There are three difficulty options in Digimon World: Next Order – Beginner, Easy, and Normal. We found that Normal was too much of a grind to make our way through the game’s story, which is fairly thin as it is. Once we dropped it down to Easy, the enemies were more manageable and the game became a much better experience. It honestly feels like Easy Mode should be how everyone experiences this game. Exploring the world, recruiting new Digimon to your growing town, and seeing which evolutions you can unlock next do offer some fun, but getting to that point is such a slog that it hardly felt worth it.

It is disappointing because Digimon World: Next Order has some great polish to it.
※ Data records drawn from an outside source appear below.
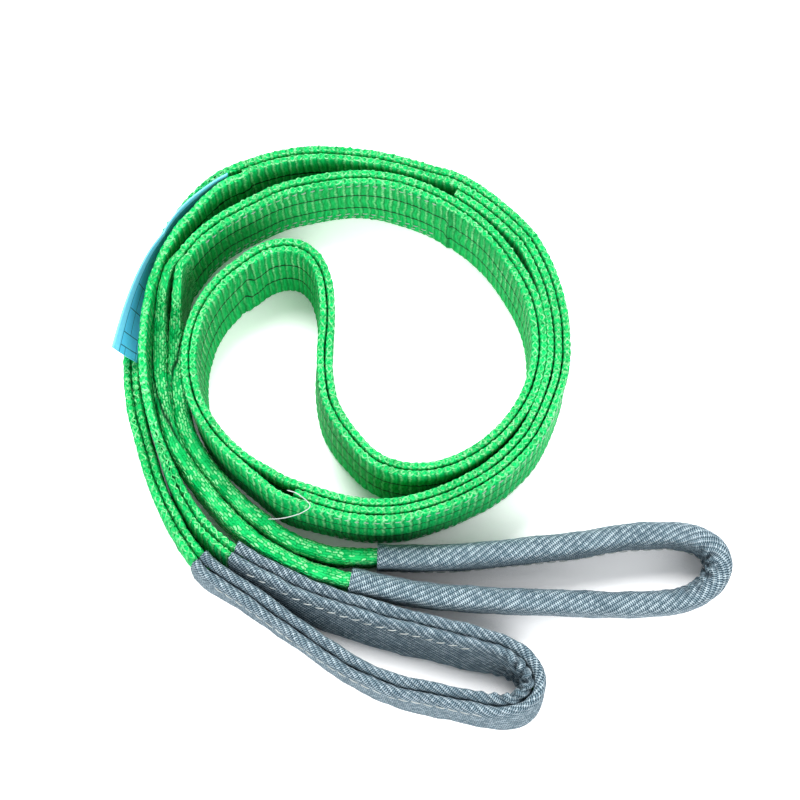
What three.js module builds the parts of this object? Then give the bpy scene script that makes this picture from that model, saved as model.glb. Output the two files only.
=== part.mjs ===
// Flat web lifting sling, eye and eye, two plies of 60 mm webbing, lying coiled with its webbing on edge.
// Millimetres, +Z up. The sling rests on z = 0 and the origin is under the middle of its box.
import * as THREE from 'three';

// Driving dimensions
const WEB_WIDTH = 58;              // 60 mm webbing as it measures; it stands on edge in the coil
const PLY = 3.3;                   // thickness of one ply
const GAP = 0.3;                   // clearance between neighbouring plies
const PITCH = PLY + GAP;
const LEG_HEIGHT = 30;             // an eye leg is the webbing folded in half along its length
const LEG_THICKNESS = 7.2;
const SLEEVE_WALL = 1.1;
// lean: how far the foot stands out towards -Y, at shares of the way round the eye from its inner leg
const FRONT_SLEEVE = {
  height: 33,
  width: 11.4,
  lean: [[0, 5.5], [0.2, 8.3], [0.34, 8], [0.45, 4.2], [0.6, 2.6], [0.82, -1.2], [1, 0.8]],
};
const RIGHT_SLEEVE = { height: 32.4, width: 12.6, lean: [[0, -3.8], [1, -3.8]] };
// flare: how far the foot of the coiled webbing stands out to the left of its route, at shares of the body
const FLARE = [
  [0, 0], [0.03, 2.2], [0.09, 1.8], [0.125, 0], [0.3, 0], [0.34, 1], [0.375, 2.4], [0.44, -0.8], [0.46, -0.6],
  [0.5, 2.2], [0.54, 2.2], [0.58, 0], [0.62, 0], [0.65, 1.6], [0.7, 1.8], [0.75, 0], [1, 0],
];
const LABEL = { thickness: 0.6, tabBottom: 38, bottom: 33.5, top: 59 };
const THREAD_PLATE = 0.8;          // thickness of a sewn zone's thread on the face of the webbing
const SEAM = { height: 2, thickness: 0.6 };
const STEP = 6;                    // distance between sections along a run
const EYE_STEP = 9;                // the same along a sleeved eye

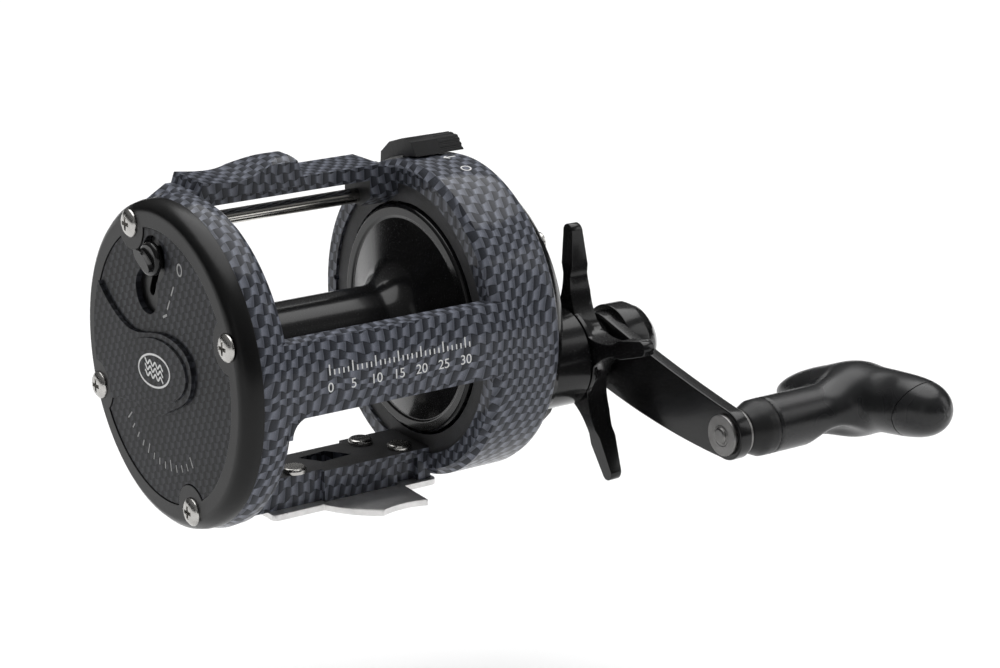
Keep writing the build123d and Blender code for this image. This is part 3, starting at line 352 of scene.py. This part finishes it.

The graphics are a bit dated now but they still hold up thanks to the cartoony nature of the characters. The soundtrack, however, is fantastic. From the opening theme song to the music that plays as you walk around the world, there are some great tracks there.

However, the actual gameplay lets this title down massively and the decision not to include the original Japanese voice tracks in the Switch version is just baffling. Even on the lower difficulty and using a guide to help you get the best possible team, you’ll spend hours doing repetitive training just to get to a point where you can play the game.


Digimon World: Next Order is an open-world RPG that’s too much of a grind to recommend. While the music and graphics have their charm, they’re totally overshadowed by the unbalanced difficulty, highly-repetitive training mechanics, and some very strange design choices. Unless you’re a die-hard Digimon fan with untold patience, this one is best left alone.